I have no idea how much of the rapid-fire interrogations going on in our house have to do with little minds trying to grasp death, or little minds trying to grasp that someone would have to die — whatever dying means — over skin color. One seems almost as incomprehensible as the other. But here on Maple Street, we always try to answer the question that is asked. And today (and yesterday, and very likely tomorrow), the question is not why do people die. The question is, why did he die?

Because some people don’t like change, we say.
Because some people are really mean.
Because some people’s brains are just messed up.
Because some people weren’t hugged enough by their parents.
Because back then, some people were afraid of people with dark skin going to the same school or sitting next to them at a lunch counter.

Which people were afraid?

People with light skin.

People like daddy?

Yes, buddy. People like daddy.

Why?

Because dark-skinned and light-skinned people couldn’t really know each other back then. And sometimes people are afraid of what they don’t know.
Does that make sense?

Yea. But why did Martin Luther King have to die?

After a while, my husband got worried about the message we were sending – not with any particular explanation, but with the constant effort to answer the question every single time it was asked. We may have been confusing Sky or we may have been clearing up confusion. But either way, we were making the focus of Martin Luther King’s life about his death. And we knew we didn’t want that.
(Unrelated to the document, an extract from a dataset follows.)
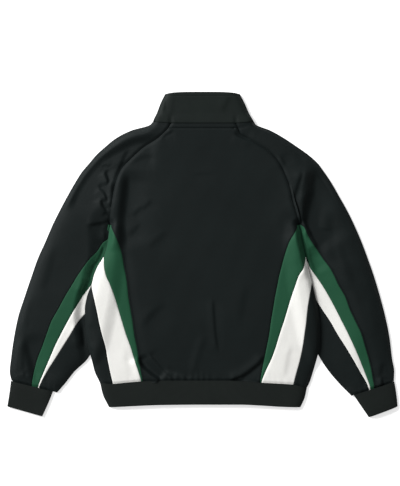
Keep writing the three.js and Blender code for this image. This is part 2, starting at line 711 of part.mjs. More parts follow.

Figuring out exactly what we do want to say, and how to say it, is another matter, one that will require ongoing reflection, action, and cutting ourselves some slack. Six-year-olds are pretty smart; with a 3-year-old, it’s a little easier. (It’s definitely the chicken way out, and usually involves a lollipop or going upstairs to try on a new fuscia tutu.)

Martin Luther King, Jr., died on April 4, 1968. Why did he die? For a lot of reasons, including this one: so my husband and I could meet, marry, and make babies who would make us think hard about the meaning of this question.